Story

I Never Burned Out at the Gym

I got intensive physical training, but less burnout than working. That observation sat with me for months before I understood why.

The Gym Pattern

At the gym, I naturally did things that my work life completely lacked:

  • Break regularly between each set. No one does 90 minutes of continuous bench press. You do a set, rest, do another set. The structure is built into the activity.
  • Clearly define what to do. Walk up to a machine, do 12 reps. No ambiguity, no planning mid-set, no breaking the flow to decide what comes next.
  • Estimate the workload. Based on how my body felt that day, I knew roughly what I could handle.
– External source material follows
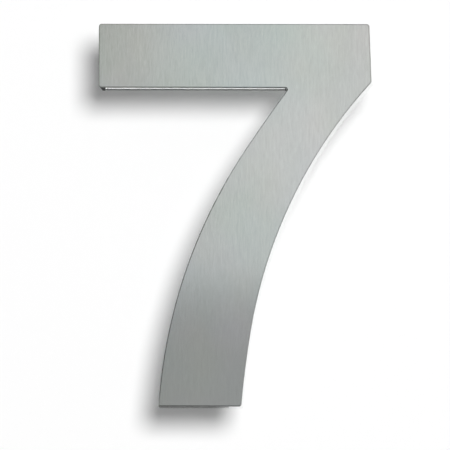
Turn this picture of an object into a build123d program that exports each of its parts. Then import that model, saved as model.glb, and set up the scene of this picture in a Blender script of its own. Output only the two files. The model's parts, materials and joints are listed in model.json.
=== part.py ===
from build123d import *
from math import cos, radians, sin, tan
import os

# House number seven, built up from brushed stainless sheet and held off the wall on spacers.
# A flat face plate is cut to the outline of the digit. A strip, the return, is bent round that
# outline, welded to the back of the plate and ground flush, so the back of the digit is open.
# Three threaded bosses stand on the back of the plate. Each takes a stud with a thread at both
# ends, and a spacer slipped over the plain middle of the stud keeps the digit clear of the wall.
#
# Frame: millimetres, +Z up, the face looks along -Y. The wall is the plane Y = 0. The origin is
# on the wall, on the axis of the left stud, which sits halfway up the bar of the digit.

os.makedirs("parts", exist_ok=True)

# Outline of the digit
digit_height = 150.0
digit_width = 107.0
bar_height = 25.1
bar_end_height = 22.8  # right end of the bar, from the top down to the outer curve of the stem
bar_end_slant = 1.0  # how far the right end leans out on the way down
arm_length = 74.6  # underside of the bar, from its left end to the inner corner
foot_inset = 24.3  # left end of the bar to the left corner of the foot
foot_width = 32.5

# Inner curve of the stem, from the foot up: an arc that runs on into a much flatter one
inner_lean = 3.3  # degrees off upright at the foot
inner_radius = 204.0
inner_sweep = 30.4  # degrees

# Outer curve of the stem, from the foot up: a flat arc that runs on into a rounder one
outer_lean = 4.6
outer_radius = 380.0
outer_sweep = 4.6

# Sheet metal
face_sheet = 1.5
return_sheet = 0.8
digit_depth = 15.0  # front of the face plate to the rim of the return
bend_inside_radius = 0.3
inner_corner_radius = 0.7  # seen from outside, in the corner under the bar
front_edge_radius = 0.4

# Fixings
stud_inset = 12.4  # left and right ends of the bar to the stud axes
foot_stud_height = 16.0  # foot of the digit to the axis of the lower stud
stud_diameter = 4.0
stud_shank_diameter = 3.5  # plain middle of the stud, between its two threads
stud_grip = 10.0  # length screwed into the boss
stud_reach = 28.0  # length beyond the wall face
stud_chamfer = 0.5
thread_clearance = 0.05  # on the radius, stud to boss
boss_diameter = 9.0
boss_mouth_chamfer = 0.4
spacer_diameter = 8.0
spacer_length = 12.0
spacer_clearance = 0.2  # on the radius, stud to spacer
spacer_chamfer = 0.3

# Places worked out from the sizes above, in the plane of the wall
bar_left = -stud_inset
bar_right = bar_left + digit_width
bar_top = bar_height / 2
bar_bottom = -bar_height / 2
foot_level = bar_top - digit_height
foot_left = bar_left + foot_inset
foot_right = foot_left + foot_width
foot_stud_x = (foot_left + foot_right) / 2 + foot_stud_height * tan(
    radians((inner_lean + outer_lean) / 2)
)
fixing_places = {
    "left": (0.0, 0.0),
    "right": (bar_right - stud_inset, 0.0),
    "foot": (foot_stud_x, foot_level + foot_stud_height),
}

# Levels worked out from the sizes above, as distances out from the wall
rim_level = spacer_length
plate_level = rim_level + digit_depth - face_sheet
return_depth = plate_level - rim_level


def climbing(lean):
    """Direction of a side of the stem at the foot, leaning to the right of upright."""
    return (sin(radians(lean)), cos(radians(lean)))


def off_wall(place, level):
    """Plane across a fixing, at a distance out from the wall, facing back towards the wall."""
    x, z = place
    return Plane(origin=(x, -level, z), x_dir=(1, 0, 0), z_dir=(0, 1, 0))


# Digit outline, drawn once and used by both sheet pieces
with BuildSketch() as digit:
    bar_end_corner = (bar_right, bar_top - bar_end_height)
    inner_corner = (bar_left + arm_length, bar_bottom)
    with BuildLine():
        inner_low = JernArc((foot_left, foot_level), climbing(inner_lean), inner_radius, -inner_sweep)
        TangentArc(inner_low @ 1, inner_corner, tangent=inner_low % 1)
        Polyline(
            inner_corner,
            (bar_left, bar_bottom),
            (bar_left, bar_top),
            (bar_right - bar_end_slant, bar_top),
            bar_end_corner,
        )
        outer_low = JernArc((foot_right, foot_level), climbing(outer_lean), outer_radius, -outer_sweep)
        TangentArc(outer_low @ 1, bar_end_corner, tangent=outer_low % 1)
        Line((foot_left, foot_level), (foot_right, foot_level))
    make_face()
    # The strip starts and ends at the left corner of the foot, so that corner stays sharp
    bar_corners = digit.vertices().group_by(Axis.Y)[-1] + digit.vertices().sort_by_distance(
        (bar_left, bar_bottom)
    )[:1]
    end_corners = [
        digit.vertices().sort_by_distance(bar_end_corner)[0],
        digit.vertices().sort_by_distance((foot_right, foot_level))[0],
    ]
    fillet(bar_corners + end_corners, radius=bend_inside_radius + return_sheet)
    fillet(digit.vertices().sort_by_distance(inner_corner)[0], radius=inner_corner_radius)

# Face plate
with BuildPart() as face_plate:
    with BuildSketch(Plane.XZ.offset(plate_level)):
        add(digit.sketch)
    extrude(amount=face_sheet)
    fillet(face_plate.faces().sort_by(Axis.Y)[0].edges(), radius=front_edge_radius)
face_plate.part.label = "face_plate"
export_step(face_plate.part, "parts/face_plate.step")

# Return, the strip bent round the outline
with BuildPart() as return_band:
    with BuildSketch(Plane.XZ.offset(rim_level)):
        add(digit.sketch)
        offset(amount=-return_sheet, kind=Kind.INTERSECTION, mode=Mode.SUBTRACT)
    extrude(amount=return_depth)
return_band.part.label = "return_band"
export_step(return_band.part, "parts/return_band.step")


def make_stud_boss(side, place):
    """Tapped boss that stands on the back of the face plate and ends level with the rim."""
    with BuildPart() as stud_boss:
        with BuildSketch(off_wall(place, plate_level)):
            Circle(boss_diameter / 2)
        extrude(amount=return_depth)
        with Locations(off_wall(place, rim_level)):
            Hole(radius=stud_diameter / 2 + thread_clearance, depth=stud_grip)
        mouth = stud_boss.faces().sort_by(Axis.Y)[-1].edges().sort_by(SortBy.RADIUS)[0]
        chamfer(mouth, length=boss_mouth_chamfer)
    stud_boss.part.label = f"stud_boss_{side}"
    export_step(stud_boss.part, f"parts/stud_boss_{side}.step")


def make_wall_stud(side, place):
    """Stud threaded at both ends, which bottoms in its boss and reaches into the wall."""
    with BuildPart() as wall_stud:
        with BuildSketch(off_wall(place, rim_level + stud_grip)):
            Circle(stud_diameter / 2)
        extrude(amount=stud_grip + spacer_length + stud_reach)
        chamfer(wall_stud.edges().filter_by(GeomType.CIRCLE), length=stud_chamfer)
        with BuildSketch(off_wall(place, rim_level)):
            Circle(stud_diameter / 2)
            Circle(stud_shank_diameter / 2, mode=Mode.SUBTRACT)
        extrude(amount=spacer_length, mode=Mode.SUBTRACT)
    wall_stud.part.label = f"wall_stud_{side}"
    export_step(wall_stud.part, f"parts/wall_stud_{side}.step")


def make_spacer_sleeve(side, place):
    """Turned tube between the boss and the wall."""
    with BuildPart() as spacer_sleeve:
        with BuildSketch(off_wall(place, rim_level)):
            Circle(spacer_diameter / 2)
            Circle(stud_diameter / 2 + spacer_clearance, mode=Mode.SUBTRACT)
        extrude(amount=spacer_length)
        outer_rims = spacer_sleeve.edges().filter_by(GeomType.CIRCLE).group_by(SortBy.RADIUS)[-1]
        chamfer(outer_rims, length=spacer_chamfer)
    spacer_sleeve.part.label = f"spacer_sleeve_{side}"
    export_step(spacer_sleeve.part, f"parts/spacer_sleeve_{side}.step")


for side, place in fixing_places.items():
    make_stud_boss(side, place)
    make_wall_stud(side, place)
    make_spacer_sleeve(side, place)
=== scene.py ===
import json
from math import cos, pi, radians, sin

import bpy
import numpy as np
from mathutils import Matrix, Vector
from mathutils.geometry import tessellate_polygon


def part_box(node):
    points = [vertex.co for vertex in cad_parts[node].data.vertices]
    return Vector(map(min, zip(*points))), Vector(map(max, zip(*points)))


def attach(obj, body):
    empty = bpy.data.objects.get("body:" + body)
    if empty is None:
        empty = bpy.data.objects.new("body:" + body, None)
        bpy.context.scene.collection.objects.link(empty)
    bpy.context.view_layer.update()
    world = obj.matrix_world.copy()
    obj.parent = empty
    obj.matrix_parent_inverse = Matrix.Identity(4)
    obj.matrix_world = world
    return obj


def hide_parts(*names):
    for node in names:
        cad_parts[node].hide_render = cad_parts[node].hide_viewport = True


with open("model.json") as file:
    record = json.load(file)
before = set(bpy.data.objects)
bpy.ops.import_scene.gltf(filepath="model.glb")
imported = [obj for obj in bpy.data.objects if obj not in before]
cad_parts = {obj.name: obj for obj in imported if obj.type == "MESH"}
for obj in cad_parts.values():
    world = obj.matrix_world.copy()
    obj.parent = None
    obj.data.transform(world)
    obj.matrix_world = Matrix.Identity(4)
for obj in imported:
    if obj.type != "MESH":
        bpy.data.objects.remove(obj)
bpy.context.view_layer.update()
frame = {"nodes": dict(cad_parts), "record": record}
nodes = frame["nodes"]
scene = bpy.context.scene

# Places and sizes of the part, in metres: +Z up, the face looks along -Y, the wall is Y = 0
FACE_MIDDLE = sum((Vector(corner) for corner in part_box("face_plate")), Vector()) / 2
FIXINGS = {
    mount["name"].removeprefix("stud_"): (mount["pos_m"][0], mount["pos_m"][2])
    for mount in frame["record"]["mounts"] if mount["kind"] == "pin"
}
PLATE_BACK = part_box("face_plate")[1][1]
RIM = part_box("return_band")[1][1]

# Camera: degrees to the right of the face, below it and rolled, then distance, lens and aim
CAMERA_RIGHT = radians(3.2)
CAMERA_BELOW = radians(4.27)
CAMERA_ROLL = radians(0.36)
CAMERA_DISTANCE = 6.0
CAMERA_LENS = 1227.9
CAMERA_SENSOR = 36.0
CAMERA_CLIP = (0.05, 20.0)
CAMERA_AIM = Vector((0.03755, -0.027, -0.06643))

# Wall and floor
WALL_Y = 0.0001
WALL_HALF = 1.5
WALL_TOP = 1.2
FLOOR_LEVEL = -1.2
FLOOR_HALF = 4.0
WALL_COLOUR = (0.86, 0.86, 0.86)
MIRROR_COLOUR = (1.0, 1.0, 1.0)
FLOOR_COLOUR = (0.8, 0.8, 0.79)
WALL_GLOW = 0.10
MIRROR_GLOW = 0.05

# Grey sheets just off the wall, which only reflections see: painted shade in the reflections. They give the
# dark lines under the bar
# and the foot: left, right at the low side, right at the high side, low, high and how light.
SHADE_SHEETS = (
    (-0.020, 0.061, 0.062, -0.01438, -0.01380, 0.28),
    (-0.0170, -0.0114, -0.0114, -0.0200, -0.0126, 0.22),
    (0.0594, 0.0602, 0.0622, -0.0190, -0.0126, 0.15),
    (0.005, 0.0380, 0.0380, -0.1397, -0.1386, 0.48),
)
SHEET_GAP = 0.0001

# Room that lights and reflects: its levels, in each direction from the part and for the wall
ROOM_FRONT = 0.45
ROOM_SIDES = 0.08
ROOM_BACK = 1.0
ROOM_RIGHT = 0.55
ROOM_ABOVE = 0.25
ROOM_BELOW = 0.16
ROOM_ON_WALL = 0.19

# Where each level of the room starts and is full, along one axis of the direction
FRONT_RANGE = (0.50, 0.95)
BACK_RANGE = (0.1, 0.9)
RIGHT_RANGE = (0.05, 0.7)
BESIDE_RANGE = (-0.75, 0.0)
ABOVE_RANGE = (0.35, 0.9)
BELOW_RANGE = (-0.60, -0.28)
MIDDLE_RANGE = (0.20, 0.45)

# Key light, which casts the shadow: a disc
KEY_DIRECTION = (0.268, -1.0, 0.228)
KEY_DISTANCE = 10.0
KEY_SIZE = 4.15
KEY_WATTS = 935.0

# Card that the face reflects
CARD_PLACE = (0.081, -0.317, -0.005)
CARD_SIZE = (0.194, 0.132)
CARD_LEVEL = 0.568

# Second card, low on the left, for the face seen from the right and from above
FILL_PLACE = (-0.34, -0.50, -0.40)
FILL_SIZE = (0.16, 0.30)
FILL_LEVEL = 0.55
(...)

Not a guess — a calibrated sense built through repetition.
  • Know my limits and avoid being ambitious. I was genuinely worried about injuring myself. That fear kept me honest. I never loaded more weight than I could safely handle.
  • Gradually increase the load. Progress happened through small, incremental additions. Never dramatic jumps.
  • No goal. I never set a target of losing a specific amount of weight. I just trusted that consistent effort would improve my body over time. And it did.

Borrowing the Experience

Once I saw the pattern, I tried to translate it into work principles:

  1. Clearly define small tasks that fit into 30-minute time buckets.
  2. Take a break after each small task. Not optional — structural.
  3. Estimate the total hours (1.5–6 hours) before starting.
  4. Build a routine. Start at the same time each day.
  5. Plan a day off per week.
  6. Actively monitor my limits. Not after burnout — during work.
  7. Never exceed my limit unless absolutely necessary. Take the same level of caution I gave my body.
  8. Work on similar tasks together. Avoid jumping between different types of work.
  9. Accept that there is no immediate feedback. I wouldn't expect visible muscle growth after a week. The same patience applies to knowledge work.

What I Didn't Know Yet

At the time, I didn't realize I had ADHD. I didn't have the vocabulary of arousal regulation, task initiation, or the interest-based nervous system. I just knew that my brain worked differently at the gym than at my desk, and I wanted to understand why.

That understanding came later — through a conversation about ADHD that reframed everything I'd been experiencing. But the gym insight was the seed. It showed me that the right structure could make sustained effort feel natural instead of forced.

And that seed eventually became Focura.